PROBLEM TO WORK ON -
Go through the listing below and list every line with "scene".

SUPPLIED MATERIAL -
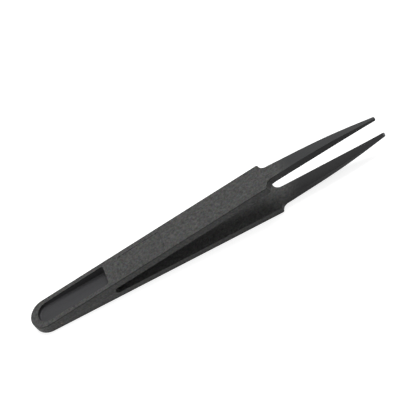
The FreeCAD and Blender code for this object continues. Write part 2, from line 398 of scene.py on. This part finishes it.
# %% The mask
half_fade = add(relief, "ShaderNodeMath", {0: given["Fade length"], 1: 0.5}, operation="MULTIPLY")[0]
fade_start = add(relief, "ShaderNodeMath", {0: given["Shoulder"], 1: half_fade}, operation="SUBTRACT")[0]
fade_end = add(relief, "ShaderNodeMath", {0: given["Shoulder"], 1: given["Fade length"]},
               operation="ADD")[0]
by_length = add(relief, "ShaderNodeMapRange", {0: x, 1: fade_start, 2: fade_end, 3: 1.0,
                                               4: given["Prong share"]}, interpolation_type="SMOOTHSTEP")[0]
by_side = add(relief, "ShaderNodeMapRange", {0: sideways, 1: 0.4, 2: 0.8, 3: 1.0,
                                             4: given["Side share"]}, interpolation_type="SMOOTHSTEP")[0]

meeting = heel_end - HEEL_HEIGHT / math.tan(OPENING)
from_meeting = add(relief, "ShaderNodeMath", {0: x, 1: meeting}, operation="SUBTRACT")[0]
climb = add(relief, "ShaderNodeMath", {0: from_meeting, 1: math.sin(OPENING)}, operation="MULTIPLY")[0]
rise = add(relief, "ShaderNodeMath", {0: z, 1: math.cos(OPENING)}, operation="MULTIPLY")[0]
under_upper = add(relief, "ShaderNodeMath", {0: climb, 1: rise}, operation="SUBTRACT")[0]
depth = add(relief, "ShaderNodeMath", {0: under_upper, 1: z}, operation="MINIMUM")[0]

before_end = add(relief, "ShaderNodeMath", {0: x, 1: given["Pocket end"]}, operation="LESS_THAN")[0]
between = add(relief, "ShaderNodeMath", {0: across, 1: given["Pocket half width"]},
              operation="LESS_THAN")[0]
sunk = add(relief, "ShaderNodeMapRange", {0: depth, 1: 0.1 * MM, 2: 0.4 * MM, 3: 0.0, 4: 1.0},
           interpolation_type="SMOOTHSTEP")[0]
in_plan = add(relief, "ShaderNodeMath", {0: before_end, 1: between}, operation="MULTIPLY")[0]
in_pocket = add(relief, "ShaderNodeMath", {0: in_plan, 1: sunk}, operation="MULTIPLY")[0]
outside = add(relief, "ShaderNodeMath", {0: 1.0, 1: in_pocket}, operation="SUBTRACT")[0]
mask = add(relief, "ShaderNodeMath", {0: by_length, 1: by_side}, operation="MULTIPLY")[0]
mask = add(relief, "ShaderNodeMath", {0: mask, 1: outside}, operation="MULTIPLY")[0]

which_arm = add(relief, "ShaderNodeMath", {0: z, 1: under_upper}, operation="SUBTRACT")[0]
which_arm = add(relief, "ShaderNodeMath", {0: which_arm}, operation="SIGN")[0]
upwards = add(relief, "ShaderNodeSeparateXYZ", {0: facing})[2]
outwards = add(relief, "ShaderNodeMath", {0: upwards, 1: which_arm}, operation="MULTIPLY")[0]

# %% [markdown]
# The grain fades out over one cell before an edge, so edges stay straight, as they do on the real part.
# The tree finds edges by the angle between neighbouring faces. The bare panel's edges are only a tenth of
# a millimetre high, and a smooth strip along them would look like a raised frame, so on the flat of the
# outer face the grain runs on. The material paints a highlight along the rounded outer edges, where they
# catch the light, so how near a place is to one is stored as well. A round turns by 6 to 35 degrees from
# cell to cell. A sharper corner has no round, and gets no highlight.

# %% Edges
angles = add(relief, "GeometryNodeInputMeshEdgeAngle")
on_edge = add(relief, "ShaderNodeMapRange", {0: angles["Unsigned Angle"], 1: math.radians(1.5),
                                             2: math.radians(4), 3: 0.0, 4: 4.0})[0]
on_outer_edge = add(relief, "ShaderNodeMapRange", {0: angles["Signed Angle"], 1: math.radians(6),
                                                   2: math.radians(12), 3: 0.0, 4: 2.0})[0]
near_edge = add(relief, "GeometryNodeBlurAttribute", {0: on_edge, "Iterations": 1},
                data_type="FLOAT")[0]
away = add(relief, "ShaderNodeMath", {0: 1.0, 1: near_edge}, operation="SUBTRACT", use_clamp=True)[0]
shallow = add(relief, "ShaderNodeMath", {0: depth, 1: given["Outer flat depth"]}, operation="LESS_THAN")[0]
middle = add(relief, "ShaderNodeMath", {0: across, 1: given["Outer flat half width"]},
             operation="LESS_THAN")[0]
on_flat = add(relief, "ShaderNodeMath", {0: shallow, 1: middle}, operation="MULTIPLY")[0]
past_pocket = add(relief, "ShaderNodeMath", {0: x, 1: given["Pocket end"]}, operation="GREATER_THAN")[0]
on_flat = add(relief, "ShaderNodeMath", {0: on_flat, 1: past_pocket}, operation="MULTIPLY")[0]
away = add(relief, "ShaderNodeMath", {0: away, 1: on_flat}, operation="MAXIMUM")[0]
rounded = add(relief, "ShaderNodeMath", {0: angles["Signed Angle"], 1: math.radians(35)},
              operation="LESS_THAN")[0]
on_outer_edge = add(relief, "ShaderNodeMath", {0: on_outer_edge, 1: rounded}, operation="MULTIPLY")[0]
# How near a place is to a rounded outer edge, for the painted highlight along those edges.
edge_highlight_mask = add(relief, "GeometryNodeBlurAttribute", {0: on_outer_edge, "Iterations": 1},
           data_type="FLOAT")[0]
outermost = add(relief, "ShaderNodeMapRange", {0: depth, 1: 0.3 * MM, 2: 0.6 * MM, 3: 1.0, 4: 0.0})[0]
edge_highlight_mask = add(relief, "ShaderNodeMath", {0: edge_highlight_mask, 1: outermost}, operation="MULTIPLY", use_clamp=True)[0]

# %% Pits
leaning = add(relief, "ShaderNodeVectorRotate", {"Vector": place, "Angle": given["Pit lean"]},
              rotation_type="Z_AXIS")[0]
length_scale = add(relief, "ShaderNodeMath", {0: 1.0, 1: given["Pit length"]}, operation="DIVIDE")[0]
width_scale = add(relief, "ShaderNodeMath", {0: 1.0, 1: given["Pit width"]}, operation="DIVIDE")[0]
per_pit = add(relief, "ShaderNodeCombineXYZ", {0: length_scale, 1: width_scale, 2: width_scale})[0]
stretched = add(relief, "ShaderNodeVectorMath", {0: leaning, 1: per_pit}, operation="MULTIPLY")[0]
uneven = add(relief, "ShaderNodeTexNoise", {"Vector": stretched, "W": given["Seed"], "Scale": 1.0,
                                            "Detail": 2.0, "Roughness": 0.6},
             noise_dimensions="4D")[0]
height = add(relief, "ShaderNodeMapRange", {0: uneven, 1: 0.32, 2: 0.68, 3: 0.0, 4: 1.0})[0]
sunken = add(relief, "ShaderNodeMath", {0: height, 1: mask}, operation="MULTIPLY")[0]
sunken = add(relief, "ShaderNodeMath", {0: sunken, 1: away}, operation="MULTIPLY")[0]
sunken = add(relief, "ShaderNodeMath", {0: sunken, 1: given["Grain depth"]}, operation="MULTIPLY")[0]
inwards = add(relief, "ShaderNodeMath", {0: sunken, 1: -1.0}, operation="MULTIPLY")[0]
offset = add(relief, "ShaderNodeVectorMath", {0: facing, "Scale": inwards}, operation="SCALE")[0]

# %% Put the tree together
masked = add(relief, "GeometryNodeStoreNamedAttribute", {"Geometry": given["Geometry"],
                                                         "Name": "grain", "Value": mask},
             data_type="FLOAT")[0]
masked = add(relief, "GeometryNodeStoreNamedAttribute", {"Geometry": masked, "Name": "edge_highlight_mask",
                                                         "Value": edge_highlight_mask}, data_type="FLOAT")[0]
masked = add(relief, "GeometryNodeStoreNamedAttribute", {"Geometry": masked, "Name": "outwards",
                                                         "Value": outwards}, data_type="FLOAT")[0]
masked = add(relief, "GeometryNodeStoreNamedAttribute", {"Geometry": masked, "Name": "pit",
                                                         "Value": height}, data_type="FLOAT")[0]
masked = add(relief, "GeometryNodeStoreNamedAttribute", {"Geometry": masked, "Name": "depth",
                                                         "Value": depth}, data_type="FLOAT")[0]
grained = add(relief, "GeometryNodeSetPosition", {"Geometry": masked, "Offset": offset})[0]
real = add(relief, "GeometryNodeRealizeInstances", {"Geometry": grained})[0]
finished = add(relief, "GeometryNodeSetMaterial", {"Geometry": real, "Material": filled_nylon})[0]
add(relief, "NodeGroupOutput", {"Geometry": finished})

# %% [markdown]
# A grained face has small cells beside large ones, and shading that gives every cell an equal say lets
# the small ones tilt the light on a flat face. Weighting each by its area keeps the flats flat, and the
# marked edges keep the break between faces.

# %% Press the grain into the moulding
pressed = moulding.modifiers.new("grain", "NODES")
pressed.node_group = relief
for name, value in sizes.items():
    pressed[identifier[name]] = value
even = moulding.modifiers.new("flat faces keep their own normal", "WEIGHTED_NORMAL")
even.keep_sharp = True
depsgraph = bpy.context.evaluated_depsgraph_get()
grained_mesh = bpy.data.meshes.new_from_object(moulding.evaluated_get(depsgraph))
moulding.modifiers.clear()
moulding.data = grained_mesh

triangles = sum(len(face.vertices) - 2 for face in grained_mesh.polygons)
shares = [point.value for point in grained_mesh.attributes["grain"].data]
print("triangles:", triangles, "mean grain share:", round(sum(shares) / len(shares), 2))

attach(moulding, "root")
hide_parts("tweezers")

# %% [markdown]
# The studio
#
# The photograph is a plain catalogue picture: a dark object on pure white with no hard shadow. The key
# light is a wide soft lamp above and behind on the right, and the surroundings are bright overhead and
# behind and nearly dark in front. So the flat outer face is the brightest plane, and the side faces, lit
# mostly by the table, are one step darker. A small low card in front on the left lifts the heel's side.
# The table is light grey to the light that bounces off it. White behind the object comes from the
# table's and the world's own colour as the camera and reflections see them, never from more light on
# the object. The table still takes the object's soft shadow.

# %% Table
def seen_directly(tree):
    """1 for a ray that shows a surface to the camera, directly or in a reflection, and 0 for other light."""
    paths = add(tree, "ShaderNodeLightPath")
    seen = add(tree, "ShaderNodeMath", {0: paths["Is Camera Ray"], 1: paths["Is Glossy Ray"]},
               operation="ADD")[0]
    return add(tree, "ShaderNodeMath", {0: seen, 1: paths["Is Transmission Ray"]}, operation="ADD",
               use_clamp=True)[0]


def board(name, half, height):
    mesh = bpy.data.meshes.new(name)
    mesh.from_pydata([(-half, -half, height), (half, -half, height), (half, half, height),
                      (-half, half, height)], [], [(0, 1, 2, 3)])
    thing = bpy.data.objects.new(name, mesh)
    bpy.context.scene.collection.objects.link(thing)
    return thing


table = board("table", 3.0, cad_box[0][2])
white_board = bpy.data.materials.new("white melamine board, matt")
white_board.use_nodes = True
tree = white_board.node_tree
tree.nodes.clear()
plain = add(tree, "ShaderNodeBsdfDiffuse", {"Color": linear("#d2d2d2")})[0]
half_lit = add(tree, "ShaderNodeBsdfDiffuse", {"Color": linear("#b4b4b4")})[0]
own_white = add(tree, "ShaderNodeEmission", {"Color": (1, 1, 1, 1), "Strength": 0.82})[0]
bright = add(tree, "ShaderNodeAddShader", {0: half_lit, 1: own_white})[0]
surface = add(tree, "ShaderNodeMixShader", {0: seen_directly(tree), 1: plain, 2: bright})[0]
add(tree, "ShaderNodeOutputMaterial", {0: surface})
table.data.materials.append(white_board)

# %% World
BRIGHTEST_FROM = Vector((0, 0.5, 0.866))
world = bpy.data.worlds.new("studio")
bpy.context.scene.world = world
world.use_nodes = True
tree = world.node_tree
tree.nodes.clear()
direction = add(tree, "ShaderNodeTexCoord")["Generated"]
towards_bright = add(tree, "ShaderNodeVectorMath", {0: direction, 1: BRIGHTEST_FROM},
                     operation="DOT_PRODUCT")["Value"]
overcast = add(tree, "ShaderNodeMapRange", {0: towards_bright, 1: 0.0, 2: 1.0, 3: 0.02, 4: 0.6})[0]
strength = add(tree, "ShaderNodeMix", {0: seen_directly(tree), 2: overcast, 3: 1.0})[0]
sky = add(tree, "ShaderNodeBackground", {"Color": (1, 1, 1, 1), "Strength": strength})[0]
add(tree, "ShaderNodeOutputWorld", {0: sky})

# %% Lamps
def soft_lamp(name, place, size, power):
    data = bpy.data.lights.new(name, "AREA")
    data.shape = "SQUARE"
    data.size = size
    data.energy = power
    lamp = bpy.data.objects.new(name, data)
    bpy.context.scene.collection.objects.link(lamp)
    lamp.location = place
    lamp.rotation_euler = (-Vector(place)).to_track_quat("-Z", "Y").to_euler()
    return lamp


soft_lamp("key above and behind", (0.2, 0.33, 0.85), 0.6, 7.4)
soft_lamp("low card in front on the left", (-0.25, -0.2, 0.02), 0.12, 0.5)
bpy.context.scene.view_settings.view_transform = "Standard"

SOLUTION TO THIS TASK -
The FreeCAD and Blender code for this object continues. Write part 2, from line 398 of scene.py on. This part finishes it.
    bpy.context.scene.collection.objects.link(thing)
bpy.context.scene.world = world
    bpy.context.scene.collection.objects.link(lamp)
bpy.context.scene.view_settings.view_transform = "Standard"